Medical complications are common in bulimia nervosa. Almost all complications are reversible with change in dysfunctional weight control habits. Without treatment, complications persist and can worsen, and can be associated with death. The complications include, but are not limited to, the following:

  • stomach rupture
  • purging may result in heart failure due to loss of vital minerals, such as potassium
  • vomiting causes other less deadly, but serious, problems, including:
    the acid in vomit erodes the dental enamel on teeth
  • scarring on the backs of hands when fingers are pushed down the throat to induce vomiting
  • esophagus becomes inflamed
  • glands near the cheeks become swollen
  • irregular menstrual periods
  • increased risk for suicidal behavior, substance abuse, clinical depression, anxiety, obsessive-compulsive disorder, and other psychiatric illnesses

Prevention of Bulimia Nervosa

Preventive measures to reduce the incidence of bulimia nervosa are not known at this time. However, early detection and intervention can reduce the severity of symptoms, enhance the process of normal growth and development, and improve the quality of life experienced by people with bulimia nervosa. Encouraging healthy eating habits and realistic attitudes toward weight and diet may also be helpful. Moreover, having healthy adult role models who do not talk about body shape or size, dieting, fat, or losing weight is helpful. Also, encouraging healthy eating habits and realistic attitudes toward weight and diet may be an effective preventative measure.

Biochemistry and Eating Disorders

To understand eating disorders, researchers have studied the neuroendocrine system, which is made up of a combination of the central nervous and hormonal systems.

The neuroendocrine system regulates multiple functions of the mind and body. It has been found that many of the following regulatory mechanisms may be, to some degree, disturbed in persons with eating disorders:

  • physical growth and development
  • appetite and digestion
  • sleep
  • heart rate
  • kidney function
  • emotions
  • thinking
  • memory
  • temperature regulation

Eating Disorders, Anxiety and Depression

Many people with eating disorders also appear to suffer from anxiety and depression, and is believed that there may be a link between these two disorders. For example:
In the central nervous system, chemical messengers known as neurotransmitters control hormone production. The neurotransmitters serotonin and norepinephrine, which function abnormally in people who have depression, have been discovered to also have decreased levels in both people with bulimia nervosa and anorexia nervosa.

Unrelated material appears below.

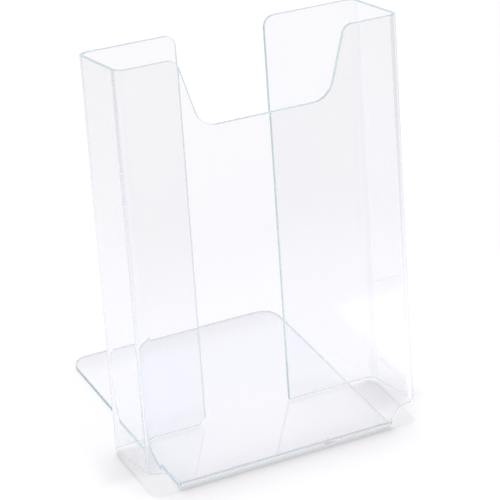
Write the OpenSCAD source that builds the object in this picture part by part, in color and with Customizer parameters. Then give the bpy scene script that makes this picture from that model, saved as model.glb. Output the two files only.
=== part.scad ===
// Leaning magazine pocket with an easel foot, bent from one sheet of clear plastic.
// The front faces -Y, +Z is up, and the origin is the centre of the footprint on the table.
// The sheet is divided at the tangent lines of its five heat bends, so each flat panel and
// each bend is a solid of its own that meets the next one face to face.

/* [Sheet] */
// Thickness of the plastic sheet
sheet_t = 3; // [2:0.25:4]
// Outer radius of the four vertical bends
corner_r = 9; // [6:0.5:16]
// Outer radius of the bend that turns the front panel under into the foot
foot_bend_r = 6; // [5:0.5:12]

/* [Pocket] */
// Width of the pocket over its sides
pocket_w = 235; // [180:1:320]
// Depth of the pocket from its front face to its back face
pocket_d = 67; // [36:1:110]
// Height of the pocket, measured up its slope
pocket_h = 312; // [180:1:420]
// Backward lean of the pocket in degrees
lean = 12.7; // [5:0.1:20]

/* [Finger cut-out] */
// Width of the cut-out along its floor, before its corners are rounded
cut_floor_w = 107; // [60:1:130]
// Depth of the cut-out below the top edge
cut_depth = 53.5; // [30:0.5:90]
// Slant of the cut-out's sides from the upright, in degrees
cut_slant = 17; // [0:0.5:25]
// Radius in the two lower corners of the cut-out
cut_floor_r = 17; // [5:0.5:20]
// Radius on the two upper corners of the cut-out
cut_top_r = 8; // [2:0.5:12]

/* [Back flanges] */
// Width of each back flange, from the side's outer face to its free edge
flange_w = 80; // [40:1:85]
// Radius on the upper inner corner of each flange
flange_corner_r = 9; // [2:0.5:15]
// Small corner snipped off the left flange at its lower free corner
flange_snip = 5; // [1:0.5:8]

/* [Foot] */
// How far each side of the foot is set in from the side of the pocket
foot_inset = 24; // [17:0.5:50]
// Depth of the foot from the front of its bend to its rear edge
foot_depth = 193; // [150:1:260]
// Radius on the two rear corners of the foot
foot_corner_r = 14; // [4:0.5:30]
// Gap between the back of the pocket's lower edge and the foot plate under it
rest_gap = 0.2; // [0.1:0.1:2]

/* [Shoulders of the front panel] */
// How far the shoulder beside the neck runs in before it turns down steeply
shoulder_run = 8; // [4:0.5:12]
// How far the shoulder drops over that run
shoulder_drop = 2.5; // [0:0.5:4]

/* [Hidden] */
$fn = 96;
clear_tint = [0.84, 0.93, 0.95, 0.45];
bend_tint = [0.74, 0.87, 0.90, 0.55];
// Over-run of a cutting shape past the face that it cuts
over = 1;
half_w = pocket_w / 2;
foot_w = pocket_w - 2 * foot_inset;
// Flat stretches lie between these lines, where the vertical bends begin
flat_half_w = half_w - corner_r;
flat_side_d = pocket_d - 2 * corner_r;
// Centre of the foot's bend
bend_y = foot_bend_r - foot_depth / 2;
bend_z = foot_bend_r;
// The pocket stands with its lower back edge just over the foot plate
pocket_z = sheet_t + rest_gap + pocket_d * sin(lean);
// Length of the neck, from the foot of the pocket down to the start of the foot's bend
neck = (pocket_z - foot_bend_r * (1 + sin(lean))) / cos(lean);
pocket_y = bend_y - foot_bend_r * cos(lean) + neck * sin(lean);
// Angle that the sheet turns through in the foot's bend
foot_turn = 90 + lean;
// Points and tangent lengths of the finger cut-out
cut_z = pocket_h - cut_depth;
cut_floor_x = cut_floor_w / 2;
cut_top_x = cut_floor_x + cut_depth * tan(cut_slant);
cut_floor_tangent = cut_floor_r / tan((90 + cut_slant) / 2);
cut_top_tangent = cut_top_r / tan((90 + cut_slant) / 2);

// Puts a pocket piece, drawn upright with its front face on Y = 0, at its lean on the foot
module leaned() {
  translate([0, pocket_y, pocket_z])
    rotate([-lean, 0, 0])
      children();
}

// Stands a flat outline up as a plate of sheet whose front face is on Y = 0
module upright_plate() {
  translate([0, sheet_t, 0])
    rotate([90, 0, 0])
      linear_extrude(sheet_t)
        children();
}

// Mirrors its children to the left or keeps them on the right
module on_side(left) {
  if (left) {
    mirror([1, 0, 0]) children();
  } else {
    children();
  }
}

// Section of the sheet at a bend: a ring, kept from angle 0 through the bend's turn
module bent_section(outer_r, turn) {
  reach = 2 * outer_r;
  intersection() {
    difference() {
      circle(r = outer_r);
      circle(r = outer_r - sheet_t);
    }
    polygon([
      [0, 0],
      [reach, 0],
      [reach, reach * tan(turn / 2)],
      [reach * cos(turn), reach * sin(turn)]
    ]);
  }
}

// Right half of the finger cut-out, as the shape that is taken away
module cut_out_half() {
  union() {
    polygon([
      [0, pocket_h + over],
      [0, cut_z],
      [cut_floor_x - cut_floor_tangent, cut_z],
      [
        cut_floor_x + cut_floor_tangent * sin(cut_slant),
        cut_z + cut_floor_tangent * cos(cut_slant)
      ],
      [cut_top_x, pocket_h],
      [cut_top_x, pocket_h + over]
    ]);
    translate([cut_floor_x - cut_floor_tangent, cut_z + cut_floor_r])
      circle(r = cut_floor_r);
    difference() {
      polygon([
        [
          cut_top_x - cut_top_tangent * sin(cut_slant),
          pocket_h - cut_top_tangent * cos(cut_slant)
        ],
        [cut_top_x + cut_top_tangent, pocket_h],
        [cut_top_x + cut_top_tangent, pocket_h + over],
        [cut_top_x - over, pocket_h + over]
      ]);
      translate([cut_top_x + cut_top_tangent, pocket_h - cut_top_r])
        circle(r = cut_top_r);
    }
  }
}

// Outline of the front panel with its shoulders and its neck, before the cut-out
module front_outline() {
  polygon([
    [-foot_w / 2, -neck],
    [foot_w / 2, -neck],
    [flat_half_w - shoulder_run, -shoulder_drop],
    [flat_half_w, 0],
    [flat_half_w, pocket_h],
    [-flat_half_w, pocket_h],
    [-flat_half_w, 0],
    [shoulder_run - flat_half_w, -shoulder_drop]
  ]);
}

// Flat front of the pocket
module front_panel() {
  color(clear_tint)
    leaned()
      upright_plate()
        difference() {
          front_outline();
          cut_out_half();
          mirror([1, 0]) cut_out_half();
        }
}

// Vertical bend between the front panel and a side
module front_bend(left) {
  color(bend_tint)
    leaned()
      on_side(left)
        translate([flat_half_w, corner_r, 0])
          rotate([0, 0, -90])
            linear_extrude(pocket_h)
              bent_section(corner_r, 90);
}

module front_left_bend() {
  front_bend(true);
}

module front_right_bend() {
  front_bend(false);
}

// Flat side of the pocket
module side_panel(left) {
  color(clear_tint)
    leaned()
      on_side(left)
        translate([half_w - sheet_t, corner_r, 0])
          cube([sheet_t, flat_side_d, pocket_h]);
}

module left_side_panel() {
  side_panel(true);
}

module right_side_panel() {
  side_panel(false);
}

// Vertical bend between a side and its back flange
module rear_bend(left) {
  color(bend_tint)
    leaned()
      on_side(left)
        translate([flat_half_w, pocket_d - corner_r, 0])
          linear_extrude(pocket_h)
            bent_section(corner_r, 90);
}

module rear_left_bend() {
  rear_bend(true);
}

module rear_right_bend() {
  rear_bend(false);
}

// Outline of a right-hand back flange: snip is the size of its lower free corner's chamfer
module flange_outline(snip) {
  free_x = half_w - flange_w;
  corner_x = free_x + flange_corner_r;
  corner_z = pocket_h - flange_corner_r;
  union() {
    polygon([
      [free_x + snip, 0],
      [flat_half_w, 0],
      [flat_half_w, pocket_h],
      [corner_x, pocket_h],
      [corner_x, corner_z],
      [free_x, corner_z],
      [free_x, snip]
    ]);
    translate([corner_x, corner_z])
      circle(r = flange_corner_r);
  }
}

// Flat flange at the back of the pocket
module back_flange(left, snip) {
  color(clear_tint)
    leaned()
      on_side(left)
        translate([0, pocket_d - sheet_t, 0])
          upright_plate()
            flange_outline(snip);
}

module left_back_flange() {
  back_flange(true, flange_snip);
}

module right_back_flange() {
  back_flange(false, 0);
}

// Tight bend along the front lower edge, from the neck down into the foot plate
module foot_bend() {
  color(bend_tint)
    translate([-foot_w / 2, bend_y, bend_z])
      rotate([90, 0, 90])
        linear_extrude(foot_w)
          rotate([0, 0, 180 - lean])
            bent_section(foot_bend_r, foot_turn);
}

// Outline of the foot plate, from its bend back to its rounded rear corners
module foot_outline() {
  rear_y = foot_depth / 2;
  straight_y = rear_y - foot_corner_r;
  inner_x = foot_w / 2 - foot_corner_r;
  union() {
    translate([-foot_w / 2, bend_y])
      square([foot_w, straight_y - bend_y]);
    translate([-inner_x, bend_y])
      square([2 * inner_x, rear_y - bend_y]);
    for (x = [-inner_x, inner_x])
      translate([x, straight_y])
        circle(r = foot_corner_r);
  }
}

// Flat plate that is the floor of the pocket and the foot behind it
module foot_plate() {
  color(clear_tint)
    linear_extrude(sheet_t)
      foot_outline();
}

front_panel();
front_left_bend();
front_right_bend();
left_side_panel();
right_side_panel();
rear_left_bend();
rear_right_bend();
left_back_flange();
right_back_flange();
foot_bend();
foot_plate();
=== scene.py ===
"""A leaning magazine pocket on an easel foot, heat-bent from one sheet of clear acrylic."""
import math

import bmesh
import bpy
from mathutils import Matrix, Vector


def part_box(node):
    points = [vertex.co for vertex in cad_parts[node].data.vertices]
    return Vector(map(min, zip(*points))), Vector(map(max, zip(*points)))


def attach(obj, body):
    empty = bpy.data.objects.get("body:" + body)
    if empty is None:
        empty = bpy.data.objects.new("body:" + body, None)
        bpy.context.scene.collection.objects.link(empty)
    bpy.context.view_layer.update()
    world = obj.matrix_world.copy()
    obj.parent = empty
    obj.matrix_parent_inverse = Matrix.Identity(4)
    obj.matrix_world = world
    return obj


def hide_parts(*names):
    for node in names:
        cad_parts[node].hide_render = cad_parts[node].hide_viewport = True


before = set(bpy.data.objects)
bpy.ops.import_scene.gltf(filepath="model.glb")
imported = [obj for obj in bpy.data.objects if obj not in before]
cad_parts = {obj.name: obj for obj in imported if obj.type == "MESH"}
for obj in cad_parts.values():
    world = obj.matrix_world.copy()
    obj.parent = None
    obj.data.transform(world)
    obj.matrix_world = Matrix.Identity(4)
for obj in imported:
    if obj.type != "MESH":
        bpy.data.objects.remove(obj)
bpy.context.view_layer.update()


# The front panel: the first flat to be cut, 3 mm clear acrylic with a finger cut-out in its
# top edge and a neck below. The sheet is saw-cut to the outline and its edges are
# flame-polished, which leaves them slightly rounded.
foot_low, foot_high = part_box("foot_plate")
sheet = foot_high.z
lean = math.radians(12.7)
half_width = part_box("right_side_panel")[1].x
corner_radius = 0.009
pocket_depth = 0.067
pocket_height = 0.312
rest_gap = 0.0002
foot_bend_radius = foot_low.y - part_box("foot_bend")[0].y
foot_half_width = foot_high.x

flat_half_width = half_width - corner_radius
pocket_z = sheet + rest_gap + pocket_depth * math.sin(lean)
neck = (pocket_z - foot_bend_radius * (1 + math.sin(lean))) / math.cos(lean)
pocket_y = foot_low.y - foot_bend_radius * math.cos(lean) + neck * math.sin(lean)
leaned = Matrix.Translation((0, pocket_y, pocket_z)) @ Matrix.Rotation(-lean, 4, "X")

edge_round = 0.0004
edge_steps = 3
soft_crease = math.radians(31)
square_on = 0.999
touching = 1e-6
acrylic_ior = 1.49
# the sheet's tint with a painted reflection added: bluer at the foot, lighter and greyer at the top
foot_tint_and_painted_reflection = (0.966, 0.973, 0.990)
top_tint_and_painted_reflection = (0.979, 0.980, 0.981)
tint_clouds = 7
painted_reflection_climb = 1.2
tint_from, tint_to = 0.45, 0.90
haze_from, haze_to = 0.35, 0.75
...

  • Research has shown that some patients with bulimia nervosa may respond well to antidepressant medication that affects serotonin function in the body when used in conjunction with individual therapy.
  • Biochemical similarities have been discovered between people with bulimia nervosa, anorexia nervosa and obsessive-compulsive disorder (OCD). The hormone vasopressin is another brain chemical found to be abnormal in people with eating disorders and OCD. Levels of this hormone are elevated in patients with OCD, anorexia nervosa, and bulimia nervosa.

Genetic/Environmental Factors Related to Eating Disorders

Because eating disorders tend to run in families, and female relatives are most often affected, genetic factors are believed to play a role in the disorders. However, parents are not to blame and are not the cause of eating disorders.
But, other influences, both behavioral and environmental, may also play a role. Consider these facts from the National Institute of Mental Health:

  • Genetic factors are known to contribute to the anxiety, depression, addiction and obsessive-compulsive traits often occurring in eating disorders. This does not mean that parents who are anxious, depressed or have obsessive-compulsive traits cause eating disorders, but that there is an increased vulnerability to develop it (pre-disposing causes).
  • “Innocent” teasing, especially by male family members may contribute to the onset of an eating disorder.
  • People pursuing activities or professions that focus on the body and emphasize thinness - such as modeling, ballet, gymnastics, wrestling, and long-distance running - are more susceptible to develop these disorders.